Supplied data:
···

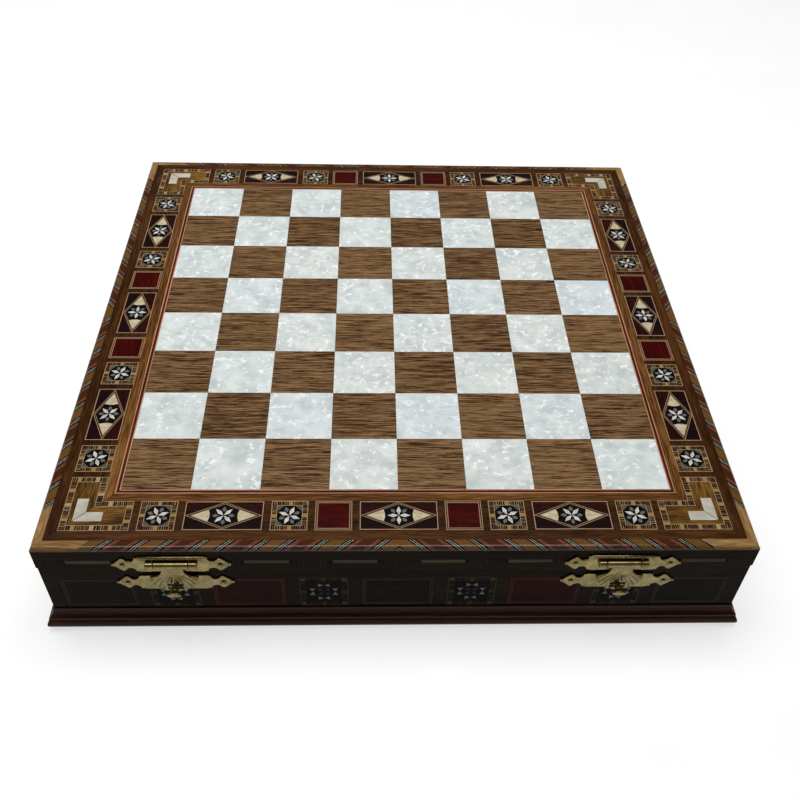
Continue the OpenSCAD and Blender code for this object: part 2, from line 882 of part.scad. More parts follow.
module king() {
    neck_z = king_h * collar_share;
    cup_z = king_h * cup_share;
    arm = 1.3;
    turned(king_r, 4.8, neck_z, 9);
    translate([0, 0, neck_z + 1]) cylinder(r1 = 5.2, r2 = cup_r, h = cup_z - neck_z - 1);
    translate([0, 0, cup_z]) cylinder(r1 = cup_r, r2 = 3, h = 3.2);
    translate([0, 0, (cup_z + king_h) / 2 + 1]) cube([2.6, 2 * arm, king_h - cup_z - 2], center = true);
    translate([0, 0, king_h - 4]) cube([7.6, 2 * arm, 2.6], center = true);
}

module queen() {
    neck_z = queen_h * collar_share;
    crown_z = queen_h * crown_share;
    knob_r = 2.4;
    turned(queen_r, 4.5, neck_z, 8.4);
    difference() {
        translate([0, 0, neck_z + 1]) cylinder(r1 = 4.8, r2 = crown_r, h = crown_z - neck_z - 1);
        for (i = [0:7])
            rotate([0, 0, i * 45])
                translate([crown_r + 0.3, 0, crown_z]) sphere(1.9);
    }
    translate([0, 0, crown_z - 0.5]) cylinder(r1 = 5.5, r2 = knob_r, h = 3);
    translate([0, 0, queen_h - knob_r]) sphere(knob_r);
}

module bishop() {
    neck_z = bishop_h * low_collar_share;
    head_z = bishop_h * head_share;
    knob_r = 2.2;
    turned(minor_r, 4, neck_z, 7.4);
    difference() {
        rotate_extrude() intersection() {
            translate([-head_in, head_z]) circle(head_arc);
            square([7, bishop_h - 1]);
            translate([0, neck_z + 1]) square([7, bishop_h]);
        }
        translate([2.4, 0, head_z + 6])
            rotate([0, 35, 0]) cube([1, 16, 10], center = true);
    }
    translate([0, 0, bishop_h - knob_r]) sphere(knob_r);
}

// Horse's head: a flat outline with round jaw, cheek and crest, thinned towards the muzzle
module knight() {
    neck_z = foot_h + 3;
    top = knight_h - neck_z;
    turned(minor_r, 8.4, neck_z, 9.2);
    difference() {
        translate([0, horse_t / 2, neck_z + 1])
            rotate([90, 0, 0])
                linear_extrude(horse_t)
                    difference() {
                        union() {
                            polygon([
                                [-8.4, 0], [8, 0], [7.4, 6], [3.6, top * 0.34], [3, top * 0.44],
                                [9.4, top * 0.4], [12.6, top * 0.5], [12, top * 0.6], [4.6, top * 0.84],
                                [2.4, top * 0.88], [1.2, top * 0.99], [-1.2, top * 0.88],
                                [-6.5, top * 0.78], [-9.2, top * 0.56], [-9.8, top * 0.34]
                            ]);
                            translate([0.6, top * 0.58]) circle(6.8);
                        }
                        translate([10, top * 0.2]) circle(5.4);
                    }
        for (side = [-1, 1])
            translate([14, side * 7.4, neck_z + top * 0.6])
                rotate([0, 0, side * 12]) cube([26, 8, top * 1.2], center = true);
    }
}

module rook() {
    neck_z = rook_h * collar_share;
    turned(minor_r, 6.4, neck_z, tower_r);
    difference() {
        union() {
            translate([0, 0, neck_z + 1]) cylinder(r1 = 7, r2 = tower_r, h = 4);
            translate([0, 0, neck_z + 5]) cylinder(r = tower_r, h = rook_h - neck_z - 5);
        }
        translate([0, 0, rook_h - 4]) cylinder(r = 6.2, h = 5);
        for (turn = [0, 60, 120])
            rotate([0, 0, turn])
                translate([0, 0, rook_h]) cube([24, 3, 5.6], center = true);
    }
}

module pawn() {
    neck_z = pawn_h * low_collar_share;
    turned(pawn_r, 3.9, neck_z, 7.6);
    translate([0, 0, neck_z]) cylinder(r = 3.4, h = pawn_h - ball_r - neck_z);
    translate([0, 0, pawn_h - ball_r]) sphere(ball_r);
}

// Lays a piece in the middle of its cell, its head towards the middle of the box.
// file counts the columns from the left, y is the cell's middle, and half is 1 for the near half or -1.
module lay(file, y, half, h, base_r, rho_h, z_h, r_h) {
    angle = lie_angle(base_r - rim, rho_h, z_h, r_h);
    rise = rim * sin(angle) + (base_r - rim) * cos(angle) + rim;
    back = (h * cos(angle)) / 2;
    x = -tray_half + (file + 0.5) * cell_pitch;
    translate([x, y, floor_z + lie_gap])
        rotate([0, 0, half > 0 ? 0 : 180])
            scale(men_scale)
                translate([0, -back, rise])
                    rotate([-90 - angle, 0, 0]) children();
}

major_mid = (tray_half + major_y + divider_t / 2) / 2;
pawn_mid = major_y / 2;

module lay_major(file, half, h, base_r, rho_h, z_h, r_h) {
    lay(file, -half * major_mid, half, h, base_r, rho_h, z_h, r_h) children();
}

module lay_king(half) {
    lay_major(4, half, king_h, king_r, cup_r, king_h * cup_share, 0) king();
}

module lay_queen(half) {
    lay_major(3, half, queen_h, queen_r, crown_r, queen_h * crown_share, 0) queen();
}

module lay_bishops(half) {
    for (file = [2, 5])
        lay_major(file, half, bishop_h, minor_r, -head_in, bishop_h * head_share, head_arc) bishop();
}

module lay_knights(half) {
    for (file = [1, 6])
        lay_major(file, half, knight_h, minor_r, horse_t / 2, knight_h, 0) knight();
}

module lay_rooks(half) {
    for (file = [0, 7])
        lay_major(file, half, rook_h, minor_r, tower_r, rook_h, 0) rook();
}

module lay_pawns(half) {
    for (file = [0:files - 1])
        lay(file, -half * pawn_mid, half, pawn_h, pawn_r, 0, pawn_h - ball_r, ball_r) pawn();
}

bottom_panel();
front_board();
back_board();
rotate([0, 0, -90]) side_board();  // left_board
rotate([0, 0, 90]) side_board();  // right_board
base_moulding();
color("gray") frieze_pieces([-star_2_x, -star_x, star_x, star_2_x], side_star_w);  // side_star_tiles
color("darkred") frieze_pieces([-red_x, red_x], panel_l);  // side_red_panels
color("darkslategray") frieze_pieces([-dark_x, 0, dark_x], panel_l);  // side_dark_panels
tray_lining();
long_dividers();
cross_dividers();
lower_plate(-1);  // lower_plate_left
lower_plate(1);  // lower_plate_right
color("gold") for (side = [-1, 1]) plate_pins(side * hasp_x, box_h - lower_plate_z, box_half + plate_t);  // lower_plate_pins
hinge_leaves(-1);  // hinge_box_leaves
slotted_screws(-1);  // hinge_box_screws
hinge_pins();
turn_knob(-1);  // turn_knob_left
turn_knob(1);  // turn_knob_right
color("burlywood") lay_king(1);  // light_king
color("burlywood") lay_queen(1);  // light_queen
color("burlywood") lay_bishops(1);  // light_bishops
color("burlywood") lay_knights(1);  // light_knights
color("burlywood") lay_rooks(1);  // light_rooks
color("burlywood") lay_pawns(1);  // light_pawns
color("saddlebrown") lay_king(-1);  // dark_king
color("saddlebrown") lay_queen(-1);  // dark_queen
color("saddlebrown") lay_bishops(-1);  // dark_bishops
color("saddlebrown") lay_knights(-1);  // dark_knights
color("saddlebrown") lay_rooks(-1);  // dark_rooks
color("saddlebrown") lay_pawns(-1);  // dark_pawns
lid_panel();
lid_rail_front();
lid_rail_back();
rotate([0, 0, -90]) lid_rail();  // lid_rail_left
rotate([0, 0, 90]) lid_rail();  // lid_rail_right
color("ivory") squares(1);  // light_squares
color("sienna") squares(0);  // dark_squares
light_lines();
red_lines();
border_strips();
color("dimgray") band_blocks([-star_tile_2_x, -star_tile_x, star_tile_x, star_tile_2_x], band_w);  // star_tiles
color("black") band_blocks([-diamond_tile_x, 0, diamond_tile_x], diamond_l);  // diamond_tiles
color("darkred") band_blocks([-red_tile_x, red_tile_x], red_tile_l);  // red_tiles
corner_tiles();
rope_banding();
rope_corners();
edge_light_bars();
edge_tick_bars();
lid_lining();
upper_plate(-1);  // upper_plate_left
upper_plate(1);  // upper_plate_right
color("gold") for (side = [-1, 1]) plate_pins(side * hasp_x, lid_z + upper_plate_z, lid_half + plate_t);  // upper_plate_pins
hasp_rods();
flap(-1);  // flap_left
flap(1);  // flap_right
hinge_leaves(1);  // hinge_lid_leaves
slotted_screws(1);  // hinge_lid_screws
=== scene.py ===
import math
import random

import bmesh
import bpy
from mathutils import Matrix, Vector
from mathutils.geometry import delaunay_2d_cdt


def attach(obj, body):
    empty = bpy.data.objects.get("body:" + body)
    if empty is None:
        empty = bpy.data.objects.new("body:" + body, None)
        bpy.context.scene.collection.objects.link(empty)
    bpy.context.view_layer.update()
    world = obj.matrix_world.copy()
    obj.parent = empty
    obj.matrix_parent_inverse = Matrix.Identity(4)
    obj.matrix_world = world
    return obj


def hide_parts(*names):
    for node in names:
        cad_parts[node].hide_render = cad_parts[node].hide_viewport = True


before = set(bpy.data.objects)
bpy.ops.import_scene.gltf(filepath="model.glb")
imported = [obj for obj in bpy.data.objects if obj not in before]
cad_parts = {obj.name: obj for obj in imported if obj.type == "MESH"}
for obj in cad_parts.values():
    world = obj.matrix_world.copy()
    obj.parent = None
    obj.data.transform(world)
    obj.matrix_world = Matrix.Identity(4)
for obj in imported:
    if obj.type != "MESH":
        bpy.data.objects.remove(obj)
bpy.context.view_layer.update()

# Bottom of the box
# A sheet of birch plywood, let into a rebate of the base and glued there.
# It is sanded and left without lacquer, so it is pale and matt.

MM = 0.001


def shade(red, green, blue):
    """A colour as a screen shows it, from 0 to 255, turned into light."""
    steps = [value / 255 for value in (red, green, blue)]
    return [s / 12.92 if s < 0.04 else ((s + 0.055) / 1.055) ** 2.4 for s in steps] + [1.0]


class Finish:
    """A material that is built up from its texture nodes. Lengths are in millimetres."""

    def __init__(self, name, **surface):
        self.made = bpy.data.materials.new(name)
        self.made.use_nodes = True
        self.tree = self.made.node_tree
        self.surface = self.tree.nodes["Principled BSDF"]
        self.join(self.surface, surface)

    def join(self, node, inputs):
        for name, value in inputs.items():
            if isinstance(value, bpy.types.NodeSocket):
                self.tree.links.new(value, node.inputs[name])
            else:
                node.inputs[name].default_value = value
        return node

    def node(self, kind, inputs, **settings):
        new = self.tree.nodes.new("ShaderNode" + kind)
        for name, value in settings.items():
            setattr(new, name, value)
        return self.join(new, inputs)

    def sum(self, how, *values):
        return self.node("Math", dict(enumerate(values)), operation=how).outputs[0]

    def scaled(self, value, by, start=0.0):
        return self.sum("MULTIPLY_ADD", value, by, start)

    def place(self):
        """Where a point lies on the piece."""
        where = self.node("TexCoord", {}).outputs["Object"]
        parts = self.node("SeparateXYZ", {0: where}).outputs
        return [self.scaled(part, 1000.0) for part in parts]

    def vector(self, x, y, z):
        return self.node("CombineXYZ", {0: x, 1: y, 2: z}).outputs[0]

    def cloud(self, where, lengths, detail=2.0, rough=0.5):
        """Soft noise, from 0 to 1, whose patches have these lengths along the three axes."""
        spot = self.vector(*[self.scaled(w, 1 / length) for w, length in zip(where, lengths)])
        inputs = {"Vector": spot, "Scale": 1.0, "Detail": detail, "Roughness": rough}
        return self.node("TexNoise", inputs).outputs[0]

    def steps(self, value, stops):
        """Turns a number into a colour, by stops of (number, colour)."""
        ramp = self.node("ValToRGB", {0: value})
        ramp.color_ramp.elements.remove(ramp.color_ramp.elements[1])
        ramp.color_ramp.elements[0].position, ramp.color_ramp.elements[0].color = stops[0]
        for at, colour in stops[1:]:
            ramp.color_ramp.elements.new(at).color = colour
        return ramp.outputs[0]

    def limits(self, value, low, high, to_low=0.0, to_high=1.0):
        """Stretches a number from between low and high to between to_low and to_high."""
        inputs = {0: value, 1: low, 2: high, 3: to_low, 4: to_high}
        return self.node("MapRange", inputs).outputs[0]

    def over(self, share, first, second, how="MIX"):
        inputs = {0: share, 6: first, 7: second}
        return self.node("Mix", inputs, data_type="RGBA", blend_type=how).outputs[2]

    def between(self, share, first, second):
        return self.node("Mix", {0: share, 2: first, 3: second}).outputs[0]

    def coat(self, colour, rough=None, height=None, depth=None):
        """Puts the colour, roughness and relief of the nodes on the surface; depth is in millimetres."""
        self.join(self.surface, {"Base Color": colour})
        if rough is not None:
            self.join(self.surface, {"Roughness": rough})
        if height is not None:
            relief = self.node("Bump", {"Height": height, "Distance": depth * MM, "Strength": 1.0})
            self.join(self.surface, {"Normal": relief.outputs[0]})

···

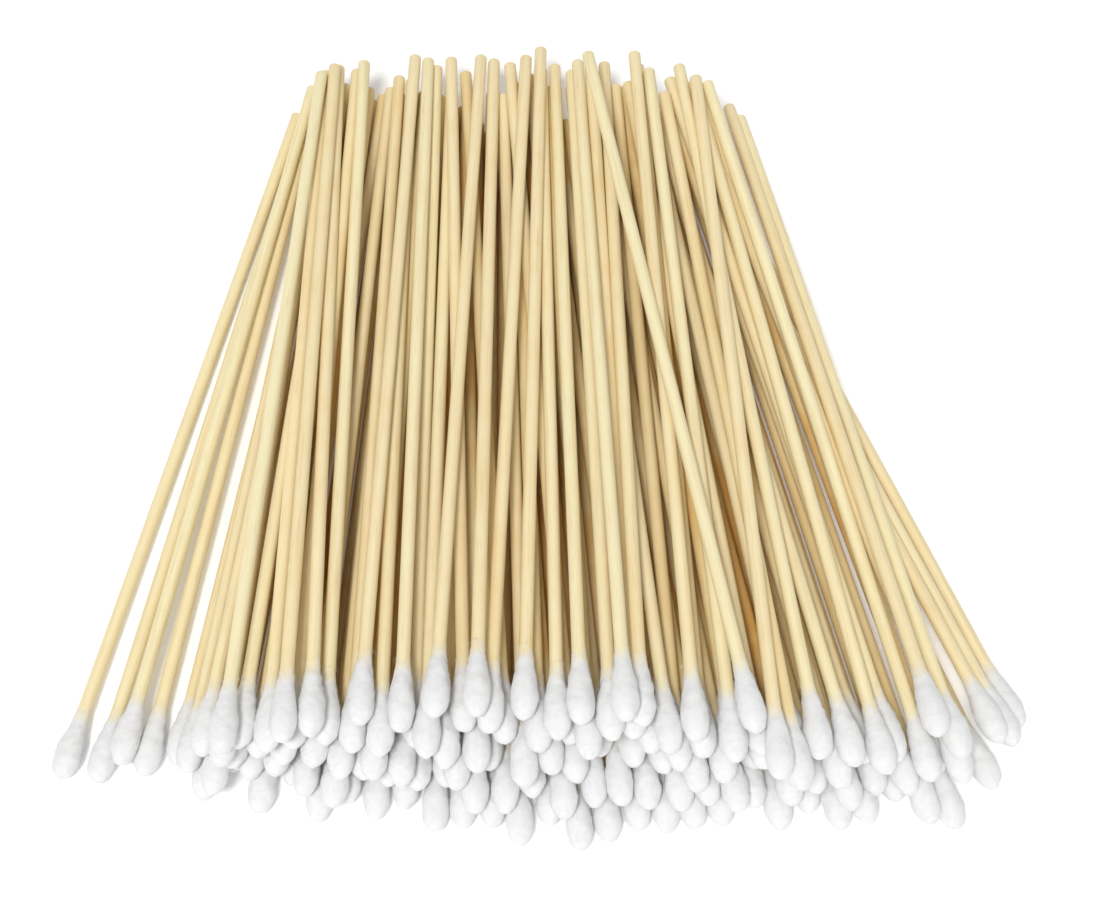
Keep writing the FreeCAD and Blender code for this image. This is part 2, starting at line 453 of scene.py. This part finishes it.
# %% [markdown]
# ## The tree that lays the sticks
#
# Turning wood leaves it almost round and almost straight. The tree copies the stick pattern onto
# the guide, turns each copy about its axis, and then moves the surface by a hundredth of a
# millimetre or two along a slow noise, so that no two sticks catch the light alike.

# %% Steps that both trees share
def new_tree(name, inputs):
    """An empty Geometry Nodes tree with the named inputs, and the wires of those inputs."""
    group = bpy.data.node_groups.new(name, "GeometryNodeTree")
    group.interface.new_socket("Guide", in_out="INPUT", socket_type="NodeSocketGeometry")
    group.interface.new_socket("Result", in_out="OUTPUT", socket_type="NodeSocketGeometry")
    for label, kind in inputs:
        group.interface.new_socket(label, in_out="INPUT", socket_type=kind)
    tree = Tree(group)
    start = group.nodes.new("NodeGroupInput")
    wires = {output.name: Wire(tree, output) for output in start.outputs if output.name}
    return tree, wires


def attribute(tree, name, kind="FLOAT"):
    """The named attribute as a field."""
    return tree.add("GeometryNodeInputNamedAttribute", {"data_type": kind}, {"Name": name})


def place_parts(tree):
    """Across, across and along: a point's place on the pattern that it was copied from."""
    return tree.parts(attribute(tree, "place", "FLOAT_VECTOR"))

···

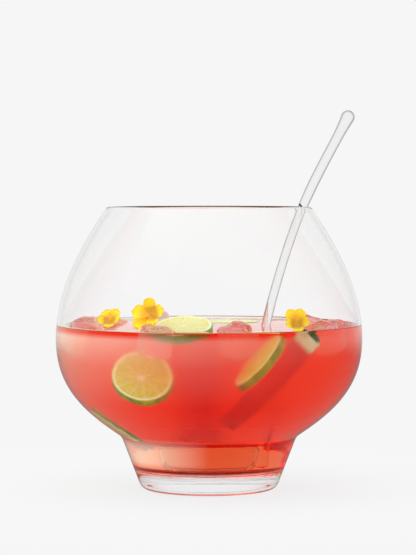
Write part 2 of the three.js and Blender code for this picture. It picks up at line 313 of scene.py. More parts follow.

···

Given request:
Exactly the lines above from the one with "edge_tick_bars();" to the one with "obj.parent = empty", both included, are to be quoted; leave the rest out.

Result below:
edge_tick_bars();
lid_lining();
upper_plate(-1);  // upper_plate_left
upper_plate(1);  // upper_plate_right
color("gold") for (side = [-1, 1]) plate_pins(side * hasp_x, lid_z + upper_plate_z, lid_half + plate_t);  // upper_plate_pins
hasp_rods();
flap(-1);  // flap_left
flap(1);  // flap_right
hinge_leaves(1);  // hinge_lid_leaves
slotted_screws(1);  // hinge_lid_screws
=== scene.py ===
import math
import random

import bmesh
import bpy
from mathutils import Matrix, Vector
from mathutils.geometry import delaunay_2d_cdt


def attach(obj, body):
    empty = bpy.data.objects.get("body:" + body)
    if empty is None:
        empty = bpy.data.objects.new("body:" + body, None)
        bpy.context.scene.collection.objects.link(empty)
    bpy.context.view_layer.update()
    world = obj.matrix_world.copy()
    obj.parent = empty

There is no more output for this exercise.